Xxxxxx has shared dispositive powers as a director and officer of
Advisors; 210,000 shares owned by Investors Strategic Partners I,
Ltd. (the "Partnership") regarding which Xx. Xxxxxx has shared
voting and dispositive powers as a director and officer of
Cummer/Xxxxxx Capital Partners, Inc. ("Partners"), the corporate
General Partner of the Partnership, and as an individual General
Partner of the Partnership; and 10,000 shares held by the
Cummer/Xxxxxx Holdings, Inc. Profit Sharing Plan (the "Plan")
regarding which Xx. Xxxxxx has shared voting and dispositive powers
as a trustee of the Plan.
3 Includes 11,600 shares owned by the XXX for Xxxxxx X. Xxxxxx
regarding which Xx.

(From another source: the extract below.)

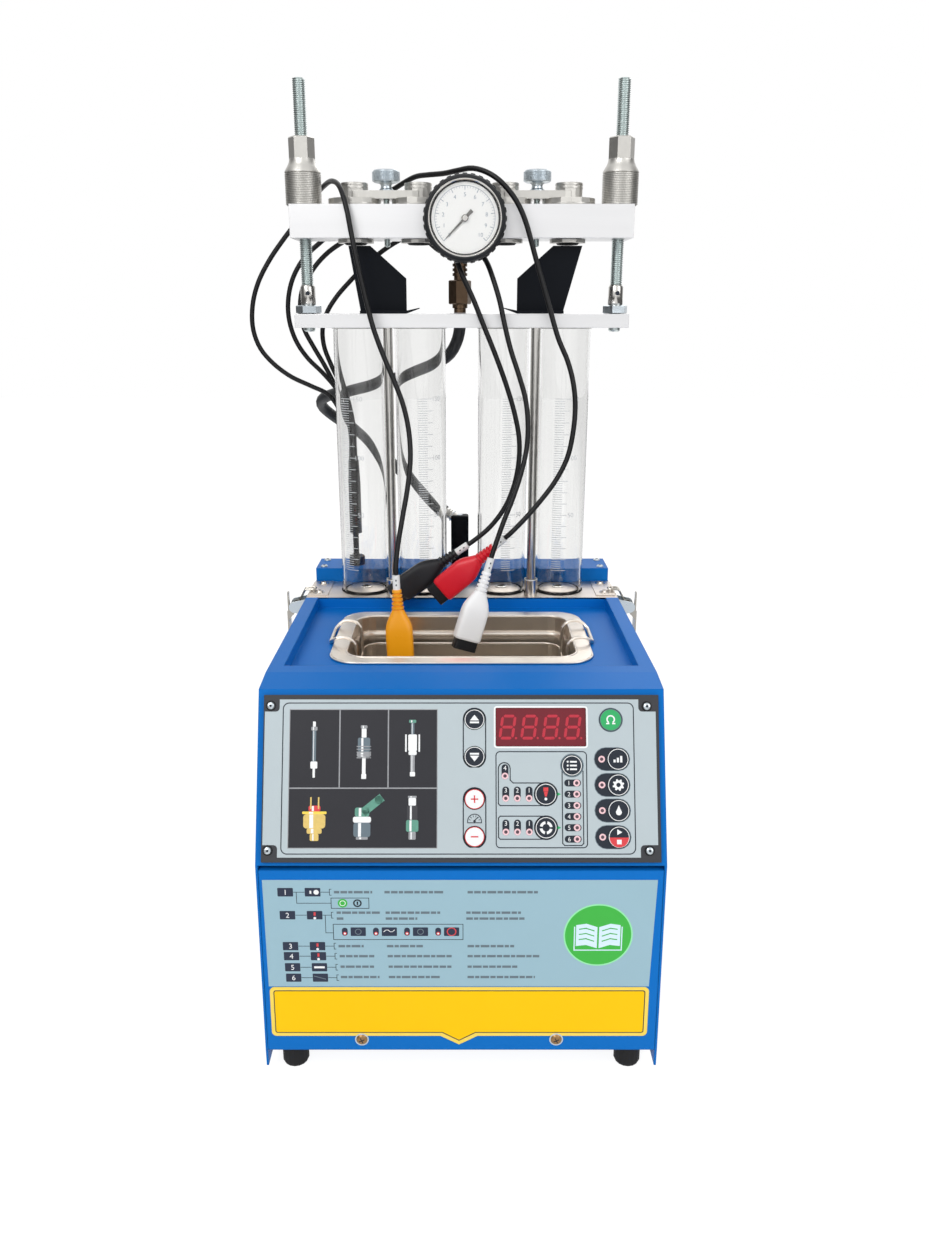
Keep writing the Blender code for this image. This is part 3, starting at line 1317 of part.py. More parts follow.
def knurled_nuts():
    """The hand nuts that hold the bar down on the rods."""
    low = BAR_TOP + GAP
    grip_top = low + GRIP_HEIGHT
    flare_top = grip_top + FLARE_HEIGHT
    top = flare_top + NECK_HEIGHT
    flare = []
    for step in range(5):
        angle = math.pi / 2 * step / 4
        radius = NECK_RADIUS + (GRIP_RADIUS - GRIP_CHAMFER - NECK_RADIUS) * (1 - math.cos(angle))
        flare.append((radius, flare_top - FLARE_HEIGHT * math.sin(angle)))
    profile = [
        (ROD_BORE, top),
        (NECK_RADIUS, top),
        *flare,
        (GRIP_RADIUS, grip_top - GRIP_CHAMFER),
        (GRIP_RADIUS, low + GRIP_CHAMFER),
        (GRIP_RADIUS - GRIP_CHAMFER, low),
        (ROD_BORE, low),
    ]
    for side, name in ((-1, "left"), (1, "right")):
        at_rod = Matrix.Translation((side * ROD_X, TOWER_Y, 0))
        turned(f"knurled_nut_{name}", profile, zinc(), at_rod, 20, True)


def gauge_frame():
    """Z runs forward out of the dial, and zero is the back of the case."""
    back = BAR_FRONT - GAUGE_STAND_OFF
    return Matrix.Translation((GAUGE_X, back, BAR_MIDDLE_Z)) @ Matrix.Rotation(math.pi / 2, 4, "X")


def gauge_case():
    """Case, bezel and rubber boot, the stem through the bar and the outlet behind it."""
    stem_end = -(GAUGE_STAND_OFF + BAR_LENGTH + GAP + ELBOW_SIDE / 2)
    round_in = GAUGE_ROUNDING
    profile = [
        (0.0, GAUGE_DEPTH - DIAL_DEPTH),
        (DIAL_RADIUS, GAUGE_DEPTH - DIAL_DEPTH),
        (DIAL_RADIUS, GAUGE_DEPTH),
        (BEZEL_RADIUS, GAUGE_DEPTH),
        (GAUGE_RADIUS - round_in * 0.3, GAUGE_DEPTH - round_in * 0.3),
        (GAUGE_RADIUS, GAUGE_DEPTH - round_in),
        (GAUGE_RADIUS, round_in),
        (GAUGE_RADIUS - round_in, 0.0),
        (STEM_COLLAR_RADIUS, 0.0),
        (STEM_COLLAR_RADIUS, -GAUGE_STAND_OFF + GAP),
        (STEM_RADIUS, -GAUGE_STAND_OFF + GAP),
        (STEM_RADIUS, stem_end),
        (0.0, stem_end),
    ]
    case = turned("gauge_case", profile, rubber(), gauge_frame(), 32)
    near = BAR_REAR + GAP
    half = ELBOW_SIDE / 2
    elbow = box(
        "elbow",
        (ELBOW_X - half, near, BAR_MIDDLE_Z - half),
        (GAUGE_X + half, near + ELBOW_SIDE, BAR_MIDDLE_Z + half),
    )
    pipe = cylinder("outlet_pipe", FITTING_RADIUS, FITTING_FOOT, BAR_MIDDLE_Z, (ELBOW_X, near + half))
    nut_top = BAR_FOOT - FITTING_NUT_TOP
    nut = cylinder(
        "outlet_nut",
        FITTING_FLATS / math.cos(math.pi / 6),
        nut_top - FITTING_NUT_HEIGHT,
        nut_top,
        (ELBOW_X, near + half),
        sides=6,
    )
    join(case, elbow, pipe, nut)


def gauge_needle():
    """The needle and its hub, which turn about the dial's centre."""
    face = GAUGE_DEPTH - DIAL_DEPTH + GAP
    direction = Matrix.Rotation(NEEDLE_ZERO, 4, "Z")
    outline = [
        (NEEDLE_LENGTH, -NEEDLE_HALF_WIDTH * 0.3),
        (NEEDLE_LENGTH, NEEDLE_HALF_WIDTH * 0.3),
        (0.0, NEEDLE_HALF_WIDTH),
        (-NEEDLE_TAIL, NEEDLE_HALF_WIDTH * 1.4),
        (-NEEDLE_TAIL, -NEEDLE_HALF_WIDTH * 1.4),
        (0.0, -NEEDLE_HALF_WIDTH),
    ]
    lift = Matrix.Translation((0, 0, face + NEEDLE_THICK / 2))
    dark = look("needle", (0.02, 0.02, 0.02), roughness=0.4)
    needle = prism("gauge_needle", outline, NEEDLE_THICK, dark, gauge_frame() @ lift @ direction)
    hub = cylinder("needle_hub", NEEDLE_HUB_RADIUS, face, face + NEEDLE_HUB_THICK, matrix=gauge_frame())
    join(needle, hub)


def latch_levers():
    """The lever of each latch, with its origin on the pivot in the ears."""
    for side, name in ((-1, "left"), (1, "right")):
        drop = Vector((side * BAIL_PIVOT_OUT, 0.0, -BAIL_PIVOT_DROP))
        web_in = LEVER_WEB_OUT
        web_out = web_in + LEVER_WEB
        at_pivot = Matrix.Translation(latch_pivot(side))
        cheek_outer = LEVER_CHEEK_INNER + LEVER_CHEEK
        web = box(
            f"latch_lever_{name}",
            (min(side * web_in, side * web_out), -cheek_outer, -LEVER_DROP),
            (max(side * web_in, side * web_out), cheek_outer, -BAIL_PIVOT_DROP),
            zinc(),
            at_pivot,
        )
        tongue = box(
            f"tongue_{name}",
            (min(side * web_in, side * web_out), -LEVER_TONGUE_HALF_WIDTH, -BAIL_PIVOT_DROP - LEVER_WEB),
            (max(side * web_in, side * web_out), LEVER_TONGUE_HALF_WIDTH, LEVER_TONGUE_RISE),
            matrix=at_pivot,
        )
        lip_in = side * (web_in - LEVER_LIP)
        lip = box(
            f"lever_lip_{name}",
            (min(lip_in, side * web_out), -cheek_outer, -LEVER_DROP - LEVER_WEB),
            (max(lip_in, side * web_out), cheek_outer, -LEVER_DROP + SINK),
            matrix=at_pivot,
        )
        pieces = [tongue, lip]
        for end in (-1, 1):
            middle = end * (LEVER_CHEEK_INNER + cheek_outer) / 2
            outline = [
                (side * web_out, drop.z - LEVER_EYE_RADIUS * 1.6),
                (side * web_out, drop.z + LEVER_EYE_RADIUS),
            ]
            for step in range(7):
                angle = math.radians(60 + 30 * step)
                out = side * LEVER_EYE_RADIUS * math.cos(angle)
                outline.append((out, LEVER_EYE_RADIUS * math.sin(angle)))
            frame = at_pivot @ along_y(middle)
            pieces.append(prism(f"cheek_{name}_{end}", outline, LEVER_CHEEK, None, frame))
        join(web, *pieces)


def latch_bails():
    """The wire loop of each latch, with its origin on its pivot in the lever."""
    radius = BAIL_WIRE / 2
    crossbar_z = DECK_TOP + STRIKER_SHEET + BAIL_RISE + radius
    for side, name in ((-1, "left"), (1, "right")):
        pivot = bail_pivot(side)
        hook = side * (HALF_WIDTH - STRIKER_INSET - HOOK_SHEET)
        crossbar_x = hook - side * (BAIL_CROSSBAR_CLEARANCE + radius)
        shoulder = side * (HALF_WIDTH + BAIL_SHOULDER)
        leg = [(pivot.x, pivot.z), (shoulder, crossbar_z), (crossbar_x, crossbar_z)]
        start = (leg[0][0], LATCH_Y, leg[0][1])
        near = [(x, LATCH_Y - BAIL_HALF_SPAN, z) for x, z in leg]
        far = [(x, LATCH_Y + BAIL_HALF_SPAN, z) for x, z in leg[::-1]]
        bends = rounded_corners([start, *near, *far, start], radius * 1.6)
        loop = [Vector(start) - pivot, *(Vector(point) - pivot for point in bends[1:-1])]
        wire_loop(f"latch_bail_{name}", loop, BAIL_WIRE, zinc(), Matrix.Translation(pivot))


def wire_loop(name, points, diameter, material, matrix):
    """A closed loop of wire."""
    curve = tube_curve(name, points, diameter, 1)
    curve.splines[0].use_cyclic_u = True
    curve.use_fill_caps = False
    return curve_mesh(name, curve, material, matrix)


def hose_block():
    """The block on the rear box that takes the hose, with its slanting stub."""
    low = BOX_TOP + GAP
    block = box(
        "hose_block",
        (BLOCK_X - BLOCK_WIDTH / 2, BOX_MIDDLE - BLOCK_LENGTH / 2, low),
        (BLOCK_X + BLOCK_WIDTH / 2, BOX_MIDDLE + BLOCK_LENGTH / 2, low + BLOCK_HEIGHT),
        black_plastic(),
    )
    stub = cylinder("stub", STUB_RADIUS, 0.0, STUB_LENGTH + BLOCK_WIDTH / 2, matrix=stub_frame())
    join(block, stub)


def stub_frame():
    """Starts inside the block and runs out along the stub."""
    root = Vector((BLOCK_X, BOX_MIDDLE, BOX_TOP + GAP + BLOCK_HEIGHT - STUB_DROP))
    return frame_from(root, STUB_DIRECTION, (0.0, 0.0, 1.0))


def lead_connector():
    """The round connector that the four leads rise from."""
    low = BOX_TOP + GAP
    stem_low = low + CONNECTOR_BASE
    sleeve_low = stem_low + CONNECTOR_STEM
    profile = [
        (0.0, CONNECTOR_TOP),
        (SLEEVE_GRIP_RADIUS - SLEEVE_TAPER * 0.2, CONNECTOR_TOP),
        (SLEEVE_GRIP_RADIUS, CONNECTOR_TOP - SLEEVE_TAPER),
        (SLEEVE_GRIP_RADIUS, sleeve_low + SLEEVE_TAPER),
        (CONNECTOR_STEM_RADIUS + SLEEVE_TAPER * 0.3, sleeve_low),
        (CONNECTOR_STEM_RADIUS, sleeve_low),
        (CONNECTOR_STEM_RADIUS, stem_low),
        (CONNECTOR_BASE_RADIUS, stem_low),
        (CONNECTOR_BASE_RADIUS, low),
        (0.0, low),
    ]
    turned("lead_connector", profile, black_plastic(), Matrix.Translation((CONNECTOR_X, BOX_MIDDLE, 0)))


def plug_colour(name):
    colours = {
        "plug_yellow": (0.95, 0.37, 0.004),
        "plug_red": (0.70, 0.008, 0.02),
        "plug_black": (0.022, 0.022, 0.026),
        "plug_white": (0.86, 0.86, 0.84),
    }
    return look(name, colours[name], roughness=0.4)


def plugs():
    """Each plug: lead marker, strain relief, body and dark insert, from tail to nose."""
    relief_low = PLUG_MARKER
    body_low = relief_low + PLUG_RELIEF
    body_top = body_low + PLUG_BODY
    for name, (_, tail, forward, face) in PLUGS.items():
        at = frame_from(tail, forward, face)
        body = box(
            name,
            (-PLUG_WIDTH / 2, -PLUG_THICK / 2, body_low),
            (PLUG_WIDTH / 2, PLUG_THICK / 2, body_top),
            plug_colour(name),
            at,
            PLUG_BEVEL,
        )
        edge = PLUG_INSERT_EDGE
        insert = box(
            name + "_insert",
            (-PLUG_WIDTH / 2 + edge, -PLUG_THICK / 2 + edge, body_top - PLUG_BEVEL),
            (PLUG_WIDTH / 2 - edge, PLUG_THICK / 2 - edge, body_top + PLUG_INSERT),
            matrix=at,
        )
        relief = cylinder(
            name + "_relief",
            PLUG_RELIEF_TIP,
            relief_low,
            body_low + PLUG_BEVEL,
            matrix=at,
            sides=12,
            top_radius=PLUG_RELIEF_RADIUS,
        )
        marker = cylinder(name + "_marker", PLUG_MARKER_RADIUS, 0.0, relief_low + SINK, matrix=at, sides=12)
        join(body, insert, relief, marker)


def free_cord(name, points, diameter, step, resolution, material):
    """A free cord or hose along a smooth curve."""
    straight = (points[1] - points[0]).length
    middle = [
        point
        for point in smooth_route(points, step)
        if min((point - points[0]).length, (point - points[-1]).length) > straight + step / 4
    ]
    curve = tube_curve(name, [*points[:2], *middle, *points[-2:]], diameter, resolution)
    obj = bpy.data.objects.new(name, curve)
    parts.objects.link(obj)
    curve.materials.append(material)


def leads():
    """Four leads, each from its corner of the connector to its plug."""
    corners = {"lead_1": (-1, 1), "lead_2": (1, 1), "lead_3": (-1, -1), "lead_4": (1, -1)}
    sheath = look("lead_sheath", (0.05, 0.052, 0.056), roughness=0.5)
    start_z = CONNECTOR_TOP + GAP
    for plug, (name, tail, forward, _) in PLUGS.items():
        corner_x, corner_y = corners[name]
        x = CONNECTOR_X + corner_x * BUNDLE_HALF_PITCH
        y = BOX_MIDDLE + corner_y * BUNDLE_HALF_PITCH
        back = -Vector(forward).normalized()
        end = Vector(tail) + back * GAP
        root = Vector((x, y, start_z))
        points = [root, root + Vector((0, 0, LEAD_DIAMETER)), *map(Vector, LEAD_ROUTES[name])]
        points += [end + back * LEAD_DIAMETER, end]
        free_cord(name, points, LEAD_DIAMETER, LEAD_STEP, 2, sheath)


def hose():
    """The hose from the gauge's outlet to the hose block."""
    top = Vector((ELBOW_X, FITTING_Y - GAP, FITTING_FOOT - GAP))
    outward = STUB_DIRECTION
    end = stub_frame().translation + outward * (STUB_LENGTH + BLOCK_WIDTH / 2 + GAP)
    points = [top, top - Vector((0, 0, HOSE_DIAMETER)), *map(Vector, HOSE_ROUTE)]
    points += [end + outward * HOSE_DIAMETER, end]
    free_cord("hose", points, HOSE_DIAMETER, HOSE_STEP, 2, rubber())


def main():
    start_scene()
    chassis()
    body_shell()
    deck_plate()
    rear_box()
    feet()
    cleaning_tank()
    basket()
    fluid_reservoir()
    control_frame()
    control_board()
    keys()
    mains_inlet()
    power_switch()
    glass_tubes()
    upper_plate()
    threaded_rods()
    brackets()
    distributor_bar()
    coupler_clamps()
    thumb_screws()
    knurled_nuts()
    gauge_case()
    gauge_needle()
    latch_levers()
    latch_bails()
    hose_block()
    lead_connector()
    plugs()
    leads()
    hose()


main()
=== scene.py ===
"""Dresses the fuel injector test bench: cords, finishes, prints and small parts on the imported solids.

Lengths are in metres, with X to the right, Y to the back and Z up. Prints on the control slope and on the
front panel are placed in millimetres, across and up that surface.
"""

from __future__ import annotations

import json
import logging
import math
import sys
from collections.abc import Iterable, Sequence
from dataclasses import dataclass
from enum import Enum

import bmesh
import bpy
from mathutils import Matrix, Vector

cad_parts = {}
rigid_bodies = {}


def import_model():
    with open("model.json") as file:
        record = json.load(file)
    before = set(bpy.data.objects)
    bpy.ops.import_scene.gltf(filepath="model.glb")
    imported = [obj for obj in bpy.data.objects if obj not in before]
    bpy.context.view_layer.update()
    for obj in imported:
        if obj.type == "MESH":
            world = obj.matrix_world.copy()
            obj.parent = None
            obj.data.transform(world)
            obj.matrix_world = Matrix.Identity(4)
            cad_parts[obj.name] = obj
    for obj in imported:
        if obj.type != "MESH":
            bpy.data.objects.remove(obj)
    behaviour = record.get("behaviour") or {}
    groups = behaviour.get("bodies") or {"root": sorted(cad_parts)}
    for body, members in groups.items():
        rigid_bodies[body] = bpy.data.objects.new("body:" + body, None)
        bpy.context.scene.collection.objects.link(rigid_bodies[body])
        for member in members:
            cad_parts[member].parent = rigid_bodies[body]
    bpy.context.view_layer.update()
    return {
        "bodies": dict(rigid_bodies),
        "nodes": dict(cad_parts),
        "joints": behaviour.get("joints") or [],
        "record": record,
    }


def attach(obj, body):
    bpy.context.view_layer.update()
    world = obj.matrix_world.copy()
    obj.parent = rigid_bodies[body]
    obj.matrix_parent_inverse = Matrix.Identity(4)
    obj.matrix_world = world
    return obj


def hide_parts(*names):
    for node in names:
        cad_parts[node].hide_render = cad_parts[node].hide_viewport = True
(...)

Xxxxxx has sole voting and dispositive powers;
192,000 shares held in discretionary accounts of clients of
Securities regarding which Advisors has shared dispositive powers
and regarding which Xx. Xxxxxx has shared dispositive powers as a
director and officer of Advisors; 210,000 shares owned by the
Partnership regarding which Xx. Xxxxxx has shared voting and
dispositive powers as a director and officer of Partners, the
corporate General Partner of the Partnership, and as an individual
General Partner of the Partnership; and 10,000 shares held by the
Plan regarding which Xx. Xxxxxx has shared voting and dispositive
powers as a trustee of the Plan.
4 Represents 192,000 shares held in discretionary accounts of clients
of Securities, regarding which Advisors has shared dispositive
powers. Voting control over these shares has been retained by the
discretionary account holders who have contracted with Advisors for
investment advisory services.
5 Represents 210,000 shares owned by the Partnership, over which
Partners, Cummer and Xxxxxx have sole voting and dispositive powers
as the General Partners of the partnership.
6 Represents 10,000 shares owned by employees of Cummer/Xxxxxx
Holdings, Inc. and its subsidiaries over which the Plan has sole
voting and dispositive powers.
7 Xxxxxx X. Xxxxxx has sole voting and dispositive powers regarding
the shares owned by the XXX for Xxxxxx X. Xxxxxx.